SPSS - best practices?

classic Classic list List threaded Threaded
6 messages Options
Reply | Threaded
Open this post in threaded view
|

SPSS - best practices?

Linda George
Hi,

I'm pretty sure I'm losing saved data at random times (e.g. the
"disappearing data" problem), even though I'm on 16.0.2.  I just spent
a few hours re-creating some variables from 3 days ago.  Not pretty -
I'm almost to the point of learning R and doing something destructive
with my SPSS CD (not that it would help, but it might feel good for a
short while :)

But - in the interest of making sure that my problems are not my own
doing...

I work with some fairly large datasets that evolve over time through
ongoing data collection.  Periodically I download new files, re-
calculate variables, and save iterations of versions (in addition to
interim saves due to the "disappearing data" issue).  I'm trying to
think of practices I can use to make sure I'm working with the most
recent version of everything.

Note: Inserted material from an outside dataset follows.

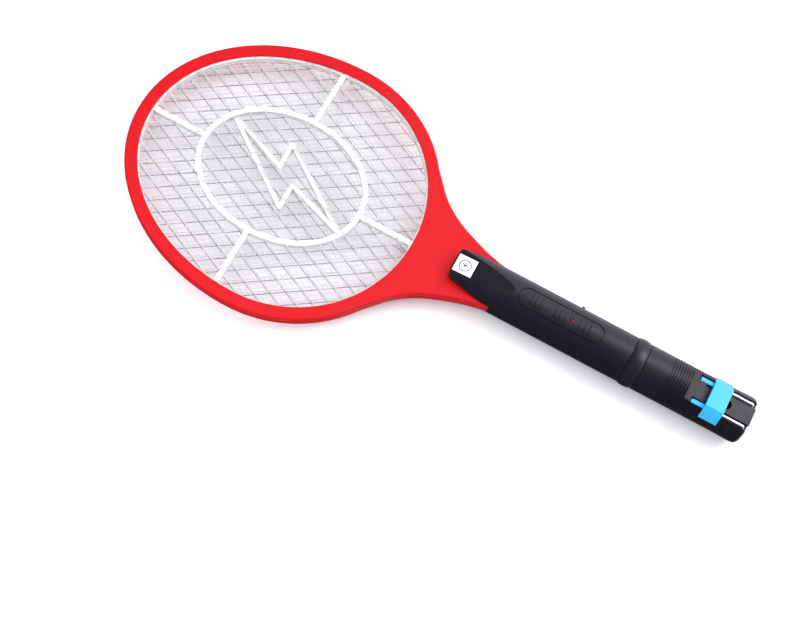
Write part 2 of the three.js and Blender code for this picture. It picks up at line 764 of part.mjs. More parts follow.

I do keep variable definitions and
analysis syntax in syntax files (including relevant filters, selection
commands, etc.), so I can reproduce analyses when needed.

If you have any SPSS "best practices" you'd be willing to share I'd
love to hear them.  I'm concerned that it's all too easy to make all
sorts of silly mistakes in SPSS -

Thanks, --Linda

=====================
To manage your subscription to SPSSX-L, send a message to
[hidden email] (not to SPSSX-L), with no body text except the
command. To leave the list, send the command
SIGNOFF SPSSX-L
For a list of commands to manage subscriptions, send the command
INFO REFCARD
Reply | Threaded
Open this post in threaded view
|

Re: SPSS - best practices?

Maguin, Eugene
Linda,

Are you losing cases, variables or values? By the latter, I mean, are values
changing when they haven't otherwise been operated on. As you have probably
seen, there have been reported (and acknowledged, I believe) problems with
the display of records but the records, themselves, have not been deleted, I
think. Perhaps others can comment on this point.

It sounds like your operations are quite complex. My suggestion, and you may
already be doing this, is to institute an audit trail--and ruthlessly stick
to it. What I mean is that every operation or set of operations that adds or
deletes records, or modifies values is saved to a new dataset, which is
named in structured way so that the sequence is apparent without looking at
creation/modification dates. The new dataset is the then used for the next
set of operations. As a second step you could do the same with your syntax
files, either through separate files or through a single, increasingly large
file with internal documentation.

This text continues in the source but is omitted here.